The concept of environmental justice was officially recognized on February 11, 1994, when the then-President Clinton put his signature to a policy that would ensure equality in environmental protection no matter a person’s background, nationality or income.

Because it was conceived to target low-income earners and minorities — a profile that oftentimes fits immigrants who take on jobs at places such as factories or farms — the policy has found some of its strongest supporters in the Asian American community.

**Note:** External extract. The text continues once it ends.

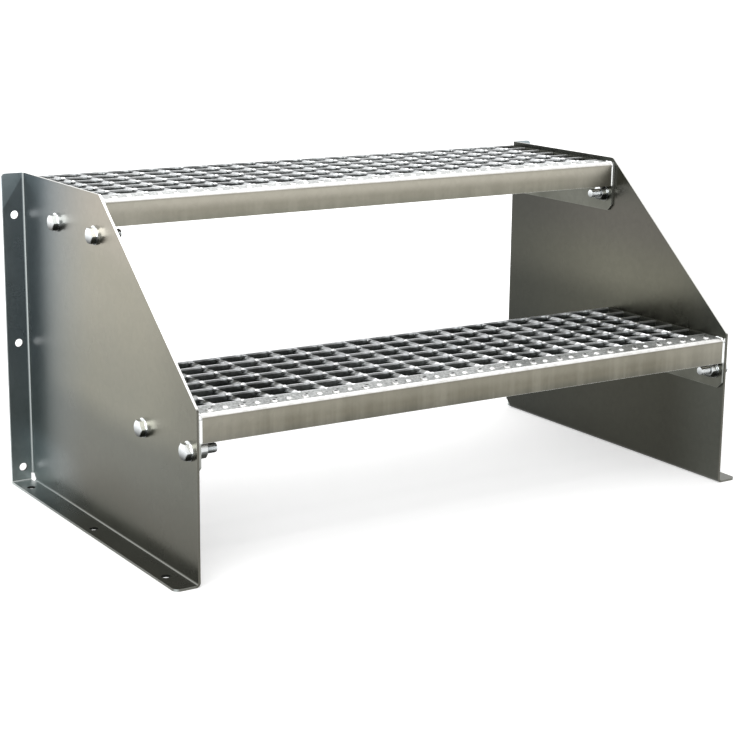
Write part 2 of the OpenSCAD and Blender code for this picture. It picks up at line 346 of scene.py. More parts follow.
@dataclass(frozen=True)
class Surface:
    """What a finish can read about the point that it colours."""

    graph: Graph
    effects: Effects
    place: Socket
    normal: Socket
    zinc: bpy.types.Node

    def clouded(self, metal: Socket, depth: float, share: float = 0.6) -> Socket:
        """Lays the soft clouds and the fine crystals of the zinc over a colour.

        Args:
            metal: The colour.
            depth: How far the clouds go to either side of no change.
            share: Strength of the clouds.

        Returns:
            The clouded colour.
        """
        graph = self.graph
        cloud = graph.remap(self.zinc.outputs["Cloud"], 0.5 - depth, 0.5 + depth)
        crystal = graph.remap(self.zinc.outputs["Crystal"], 0.5 - depth / 2, 0.5 + depth / 2)
        return graph.mix(share, graph.mix(share, metal, cloud, "OVERLAY"), crystal, "OVERLAY")

    def rubbed(self, metal: Socket, width: float, bright: str, share: float) -> Socket:
        """Paints a highlight on the edges of a piece.

        Args:
            metal: The colour.
            width: Width of the edge in metres.
            bright: Colour of the painted edge highlight.
            share: Strength of the effect.

        Returns:
            The colour with its painted edge highlights.
        """
        edge = self.graph.place_group(self.effects.edge, width=width)
        return self.graph.mix(self.graph.product(edge.outputs["Mask"], share), metal, linear(bright))


@dataclass(frozen=True)
class Finish:
    """A metal finish: what all of them share.

    Attributes:
        name: Name of the material.
        roughness: Roughness of the cleanest and of the dullest spots.
        relief: Height of the fine relief, in metres.
        metal: Share of metal in the surface.
        clouds: Clouds of the zinc in a metre.
    """

    name: str
    roughness: tuple[float, float] = (0.3, 0.45)
    relief: float = 0.04 * MM
    metal: float = 1.0
    clouds: float = 9.0

    def colour(self, surface: Surface) -> Socket:
        """Gives the colour of the surface; each finish says its own."""
        raise NotImplementedError

    def build(self, effects: Effects) -> bpy.types.Material:
        """Builds the material.

        Args:
            effects: The shared node groups.

        Returns:
            The material, with its colour, roughness and relief.
        """
        material = bpy.data.materials.new(self.name)
        material.use_nodes = True
        material.node_tree.nodes.clear()
        graph = Graph(material.node_tree)
        where = graph.node("ShaderNodeTexCoord")
        zinc = graph.place_group(effects.zinc, place=where.outputs["Object"], cloud_scale=self.clouds,
                                 crystal_scale=160.0)
        surface = Surface(graph, effects, where.outputs["Object"], where.outputs["Normal"], zinc)
        shader = graph.node("ShaderNodeBsdfPrincipled")
        shader.inputs["Metallic"].default_value = self.metal
        graph.feed(shader.inputs["Base Color"], self.colour(surface))
        dull = graph.math("MULTIPLY_ADD", zinc.outputs["Grain"], 0.3, graph.product(zinc.outputs["Cloud"], 0.7))
        graph.feed(shader.inputs["Roughness"], graph.remap(dull, *self.roughness))
        bump = graph.node("ShaderNodeBump")
        bump.inputs["Distance"].default_value = self.relief
        graph.feed(bump.inputs["Height"], zinc.outputs["Grain"])
        graph.feed(shader.inputs["Normal"], bump.outputs["Normal"])
        graph.feed(graph.node("ShaderNodeOutputMaterial").inputs["Surface"], shader.outputs[0])
        return material


@dataclass(frozen=True)
class HoleRow:
    """Three evenly spaced anchor holes in a flange, in metres.

    Attributes:
        reach: Distance of the row from the middle of the stair.
        middle: Place of the middle hole along the row.
        pitch: Spacing of the holes.
        radius: Radius of a hole.
    """

    reach: float
    middle: float
    pitch: float
    radius: float

    @classmethod
    def from_mount(cls, mount: dict, axis: int) -> "HoleRow":
        """Reads the row from the record's mount of four corner holes.

        Args:
            mount: The mount.
            axis: The axis that the row runs along: 1 for Y, 2 for Z.
        """
        sizes = mount["dims"]
        return cls(sizes["spacing_x_mm"] / 2 * MM, mount["pos_m"][axis], sizes["spacing_y_mm"] / 2 * MM,
                   sizes["hole_r_mm"] * MM)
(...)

According to Oakland, Calif.,-based Asian Pacific Environmental Network, this group is particularly vulnerable to substandard conditions both at the workplace and at home, from unhealthy factory work conditions to even a lack of standard facilities. APEN also points out that in 2002, almost 50 percent of the Asian Pacific Islander population — which includes Southeast Asians, such as Vietnamese and Cambodians — arrived in the United States only about two decades before.

“We’ve spent 18 years working on fighting big oil, emissions from freeways and sickness caused by that pollution,” said APEN staff director Mari Rose Taruc. “Solutions to climate change are solutions to health. Right now, we’re focusing on renewable energy and the jobs that come along with it, [and] locally generated distributed generation.”

Another group that fights for social equality through environmental justice is the Japanese American Citizens League, whose goals include extending its reach to involve younger people. In May, it held the JACL Environmental Justice Youth Summit in New Orleans, the result of a collaboration between JACL’s Washington, D.C., chapter and two groups from New Orleans: the Mary Queen of Vietnam Community Development Corp. and the Vietnamese American Young Leaders Association-New Orleans.

During the two-day conference, participants focused on regional issues in environmental justice, such as how residents in the city were affected by Hurricane Katrina and the BP oil spill.

More than 30 percent of the Gulf region’s fishing community is Vietnamese, said Gulf Organized Fisheries In Solidarity & Hope Coalition strategist May Nguyen to Inside Treme.